JSON records of objects
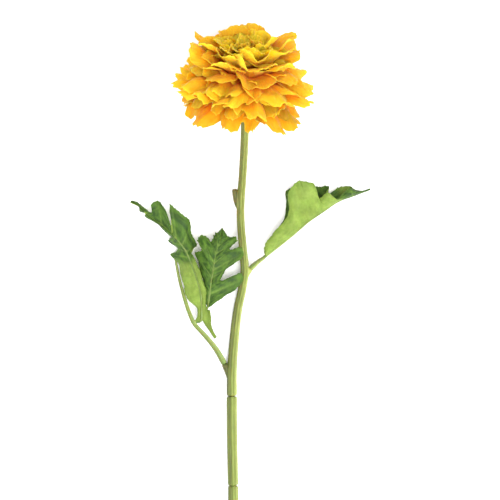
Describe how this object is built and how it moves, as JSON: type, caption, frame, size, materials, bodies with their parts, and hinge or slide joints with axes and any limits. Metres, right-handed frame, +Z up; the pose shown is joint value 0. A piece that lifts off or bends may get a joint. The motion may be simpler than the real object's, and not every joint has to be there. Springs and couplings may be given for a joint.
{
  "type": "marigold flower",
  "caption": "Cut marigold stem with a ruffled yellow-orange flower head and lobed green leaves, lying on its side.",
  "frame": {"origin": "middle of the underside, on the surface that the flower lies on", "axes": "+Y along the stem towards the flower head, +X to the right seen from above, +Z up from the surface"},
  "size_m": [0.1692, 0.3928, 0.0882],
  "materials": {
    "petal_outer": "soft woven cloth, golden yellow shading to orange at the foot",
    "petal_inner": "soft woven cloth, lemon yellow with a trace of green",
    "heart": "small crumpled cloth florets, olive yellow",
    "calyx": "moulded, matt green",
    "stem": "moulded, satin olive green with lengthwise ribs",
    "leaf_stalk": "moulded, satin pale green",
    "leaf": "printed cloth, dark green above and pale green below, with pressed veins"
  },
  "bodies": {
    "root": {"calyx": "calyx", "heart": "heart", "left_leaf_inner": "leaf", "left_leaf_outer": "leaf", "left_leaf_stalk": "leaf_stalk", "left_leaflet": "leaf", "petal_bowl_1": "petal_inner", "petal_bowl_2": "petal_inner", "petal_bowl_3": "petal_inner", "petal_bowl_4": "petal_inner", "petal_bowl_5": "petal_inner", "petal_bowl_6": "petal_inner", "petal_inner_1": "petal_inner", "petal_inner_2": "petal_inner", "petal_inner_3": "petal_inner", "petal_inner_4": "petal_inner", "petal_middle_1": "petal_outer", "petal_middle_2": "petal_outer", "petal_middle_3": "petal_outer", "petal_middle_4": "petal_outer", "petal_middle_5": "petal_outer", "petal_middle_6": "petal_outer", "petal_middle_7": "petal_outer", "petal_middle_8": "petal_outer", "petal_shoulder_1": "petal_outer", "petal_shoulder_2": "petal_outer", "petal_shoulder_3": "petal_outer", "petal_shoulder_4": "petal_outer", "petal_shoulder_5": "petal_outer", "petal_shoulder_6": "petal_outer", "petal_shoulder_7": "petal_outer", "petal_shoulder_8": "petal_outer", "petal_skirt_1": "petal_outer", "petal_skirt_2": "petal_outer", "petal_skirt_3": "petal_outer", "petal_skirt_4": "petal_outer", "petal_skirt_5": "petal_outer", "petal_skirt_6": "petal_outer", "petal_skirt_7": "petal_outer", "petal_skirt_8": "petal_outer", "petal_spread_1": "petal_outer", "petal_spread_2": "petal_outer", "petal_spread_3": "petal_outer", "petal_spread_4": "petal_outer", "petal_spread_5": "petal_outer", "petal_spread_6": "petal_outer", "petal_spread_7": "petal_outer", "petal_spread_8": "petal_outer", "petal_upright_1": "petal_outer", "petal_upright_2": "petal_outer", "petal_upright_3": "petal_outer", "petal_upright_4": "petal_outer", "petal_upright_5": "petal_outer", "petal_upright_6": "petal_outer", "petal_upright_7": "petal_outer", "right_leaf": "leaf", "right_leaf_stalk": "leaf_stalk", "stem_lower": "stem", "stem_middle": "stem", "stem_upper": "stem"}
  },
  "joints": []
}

==

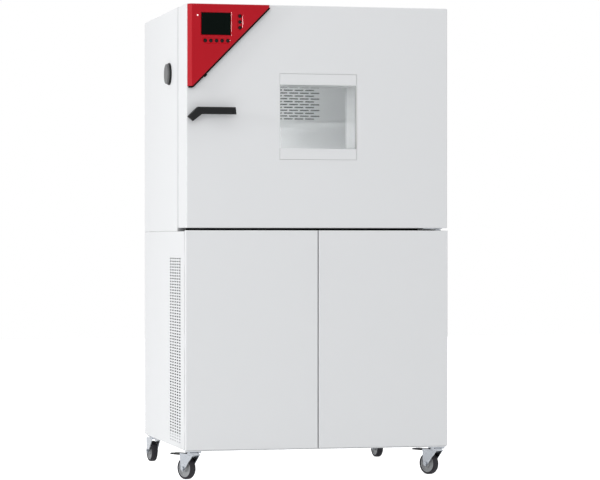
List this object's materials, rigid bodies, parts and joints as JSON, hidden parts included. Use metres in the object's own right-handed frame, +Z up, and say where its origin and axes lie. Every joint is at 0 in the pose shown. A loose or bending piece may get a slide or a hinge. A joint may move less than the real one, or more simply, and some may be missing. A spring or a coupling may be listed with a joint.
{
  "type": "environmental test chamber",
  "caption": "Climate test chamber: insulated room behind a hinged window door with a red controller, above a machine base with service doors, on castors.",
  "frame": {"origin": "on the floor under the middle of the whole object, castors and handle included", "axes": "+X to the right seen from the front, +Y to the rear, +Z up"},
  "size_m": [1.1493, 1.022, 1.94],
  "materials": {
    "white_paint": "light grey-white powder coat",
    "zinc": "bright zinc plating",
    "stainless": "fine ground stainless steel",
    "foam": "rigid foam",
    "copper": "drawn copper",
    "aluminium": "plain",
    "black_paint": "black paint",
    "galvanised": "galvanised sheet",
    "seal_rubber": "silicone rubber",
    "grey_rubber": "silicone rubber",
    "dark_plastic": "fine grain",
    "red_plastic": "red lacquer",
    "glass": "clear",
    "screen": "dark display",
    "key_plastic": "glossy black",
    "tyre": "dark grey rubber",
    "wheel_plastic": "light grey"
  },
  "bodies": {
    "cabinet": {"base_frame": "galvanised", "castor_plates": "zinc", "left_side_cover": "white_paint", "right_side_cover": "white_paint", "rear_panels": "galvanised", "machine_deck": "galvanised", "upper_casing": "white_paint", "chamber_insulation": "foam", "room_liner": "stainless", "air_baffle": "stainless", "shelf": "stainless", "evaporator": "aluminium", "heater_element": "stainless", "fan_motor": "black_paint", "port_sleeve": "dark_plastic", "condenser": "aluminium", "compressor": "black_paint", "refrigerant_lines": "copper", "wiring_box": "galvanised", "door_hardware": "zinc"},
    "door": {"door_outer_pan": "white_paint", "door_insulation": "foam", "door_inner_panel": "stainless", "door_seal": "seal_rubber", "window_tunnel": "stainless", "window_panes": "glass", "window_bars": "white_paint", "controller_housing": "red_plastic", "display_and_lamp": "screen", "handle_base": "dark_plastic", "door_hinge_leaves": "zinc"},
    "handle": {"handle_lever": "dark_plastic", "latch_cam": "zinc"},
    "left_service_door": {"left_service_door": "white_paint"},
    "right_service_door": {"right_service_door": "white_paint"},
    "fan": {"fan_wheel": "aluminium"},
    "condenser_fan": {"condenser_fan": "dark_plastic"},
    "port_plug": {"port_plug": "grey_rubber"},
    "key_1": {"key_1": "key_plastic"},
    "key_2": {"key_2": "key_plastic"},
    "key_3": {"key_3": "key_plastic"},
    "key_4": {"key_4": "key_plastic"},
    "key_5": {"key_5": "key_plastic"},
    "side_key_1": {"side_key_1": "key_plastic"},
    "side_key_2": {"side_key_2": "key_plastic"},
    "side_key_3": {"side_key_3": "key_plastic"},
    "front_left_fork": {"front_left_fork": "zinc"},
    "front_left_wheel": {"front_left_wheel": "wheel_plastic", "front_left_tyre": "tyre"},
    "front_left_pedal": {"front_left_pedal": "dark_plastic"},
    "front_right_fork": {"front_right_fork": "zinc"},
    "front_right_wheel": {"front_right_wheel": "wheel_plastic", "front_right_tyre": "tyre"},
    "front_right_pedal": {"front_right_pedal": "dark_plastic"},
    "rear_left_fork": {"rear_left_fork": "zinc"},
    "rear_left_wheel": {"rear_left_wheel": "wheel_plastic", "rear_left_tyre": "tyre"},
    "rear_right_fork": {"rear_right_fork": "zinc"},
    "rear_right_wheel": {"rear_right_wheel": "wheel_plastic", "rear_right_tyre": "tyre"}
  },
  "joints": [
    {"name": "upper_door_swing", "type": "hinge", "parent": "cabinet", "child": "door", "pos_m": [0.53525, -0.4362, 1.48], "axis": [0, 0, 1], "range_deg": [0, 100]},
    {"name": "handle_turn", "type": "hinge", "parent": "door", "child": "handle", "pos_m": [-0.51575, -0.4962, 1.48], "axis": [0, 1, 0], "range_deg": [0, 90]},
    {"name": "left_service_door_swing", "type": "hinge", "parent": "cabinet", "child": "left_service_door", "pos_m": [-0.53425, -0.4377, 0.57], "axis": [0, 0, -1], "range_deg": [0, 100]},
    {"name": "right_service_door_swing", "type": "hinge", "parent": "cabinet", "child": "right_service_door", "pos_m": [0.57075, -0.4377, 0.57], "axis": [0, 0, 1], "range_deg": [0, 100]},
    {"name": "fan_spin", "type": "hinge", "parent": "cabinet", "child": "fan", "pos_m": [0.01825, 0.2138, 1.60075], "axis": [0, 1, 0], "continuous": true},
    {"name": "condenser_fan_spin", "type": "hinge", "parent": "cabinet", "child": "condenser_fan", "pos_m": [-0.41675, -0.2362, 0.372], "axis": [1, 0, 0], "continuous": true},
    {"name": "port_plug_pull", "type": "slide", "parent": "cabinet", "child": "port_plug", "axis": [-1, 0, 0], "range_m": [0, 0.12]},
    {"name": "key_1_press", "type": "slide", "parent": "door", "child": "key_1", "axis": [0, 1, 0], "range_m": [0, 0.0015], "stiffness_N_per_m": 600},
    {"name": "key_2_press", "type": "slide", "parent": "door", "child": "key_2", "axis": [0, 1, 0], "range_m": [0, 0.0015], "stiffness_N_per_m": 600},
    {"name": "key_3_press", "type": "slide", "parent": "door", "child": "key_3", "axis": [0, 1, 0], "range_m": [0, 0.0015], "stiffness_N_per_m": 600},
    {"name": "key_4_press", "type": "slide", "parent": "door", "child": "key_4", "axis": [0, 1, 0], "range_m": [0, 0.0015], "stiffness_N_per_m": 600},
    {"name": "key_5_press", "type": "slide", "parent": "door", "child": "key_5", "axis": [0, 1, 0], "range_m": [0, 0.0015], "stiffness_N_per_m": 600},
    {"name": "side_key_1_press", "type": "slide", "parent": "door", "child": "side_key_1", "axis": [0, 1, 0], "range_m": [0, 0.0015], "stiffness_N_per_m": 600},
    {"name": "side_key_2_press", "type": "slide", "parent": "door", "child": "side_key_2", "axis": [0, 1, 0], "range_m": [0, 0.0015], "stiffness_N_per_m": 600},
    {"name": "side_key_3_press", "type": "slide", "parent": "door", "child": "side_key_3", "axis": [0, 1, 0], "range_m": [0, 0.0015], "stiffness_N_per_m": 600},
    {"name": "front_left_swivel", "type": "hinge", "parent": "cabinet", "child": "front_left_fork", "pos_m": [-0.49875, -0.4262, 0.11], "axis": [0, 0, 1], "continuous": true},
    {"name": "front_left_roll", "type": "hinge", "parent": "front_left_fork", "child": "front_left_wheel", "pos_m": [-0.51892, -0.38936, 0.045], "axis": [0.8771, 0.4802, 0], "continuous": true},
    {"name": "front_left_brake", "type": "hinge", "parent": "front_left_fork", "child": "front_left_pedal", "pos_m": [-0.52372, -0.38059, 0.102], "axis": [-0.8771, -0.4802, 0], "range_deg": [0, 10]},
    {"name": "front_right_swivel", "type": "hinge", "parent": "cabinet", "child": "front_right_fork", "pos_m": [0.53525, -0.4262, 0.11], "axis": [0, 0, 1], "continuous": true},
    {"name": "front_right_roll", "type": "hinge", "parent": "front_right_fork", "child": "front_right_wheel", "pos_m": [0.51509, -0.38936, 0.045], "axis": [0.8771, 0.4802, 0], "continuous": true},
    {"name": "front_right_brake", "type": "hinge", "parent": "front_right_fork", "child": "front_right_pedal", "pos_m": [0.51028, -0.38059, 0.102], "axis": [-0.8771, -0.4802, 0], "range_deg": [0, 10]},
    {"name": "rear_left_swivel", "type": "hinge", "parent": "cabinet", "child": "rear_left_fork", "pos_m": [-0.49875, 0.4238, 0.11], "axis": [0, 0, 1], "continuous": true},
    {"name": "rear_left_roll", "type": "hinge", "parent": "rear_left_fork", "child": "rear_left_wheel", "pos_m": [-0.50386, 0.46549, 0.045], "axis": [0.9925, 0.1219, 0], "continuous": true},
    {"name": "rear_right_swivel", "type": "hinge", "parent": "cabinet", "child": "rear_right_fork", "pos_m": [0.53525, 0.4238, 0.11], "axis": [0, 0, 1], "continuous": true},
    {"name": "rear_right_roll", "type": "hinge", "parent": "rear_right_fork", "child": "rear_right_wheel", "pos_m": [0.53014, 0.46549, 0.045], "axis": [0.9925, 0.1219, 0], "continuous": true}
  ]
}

DIRECTIONS
From the data above, copy out every line with the string "that" in it.

RESULT BELOW
Describe how this object is built and how it moves, as JSON: type, caption, frame, size, materials, bodies with their parts, and hinge or slide joints with axes and any limits. Metres, right-handed frame, +Z up; the pose shown is joint value 0. A piece that lifts off or bends may get a joint. The motion may be simpler than the real object's, and not every joint has to be there. Springs and couplings may be given for a joint.
  "frame": {"origin": "middle of the underside, on the surface that the flower lies on", "axes": "+Y along the stem towards the flower head, +X to the right seen from above, +Z up from the surface"},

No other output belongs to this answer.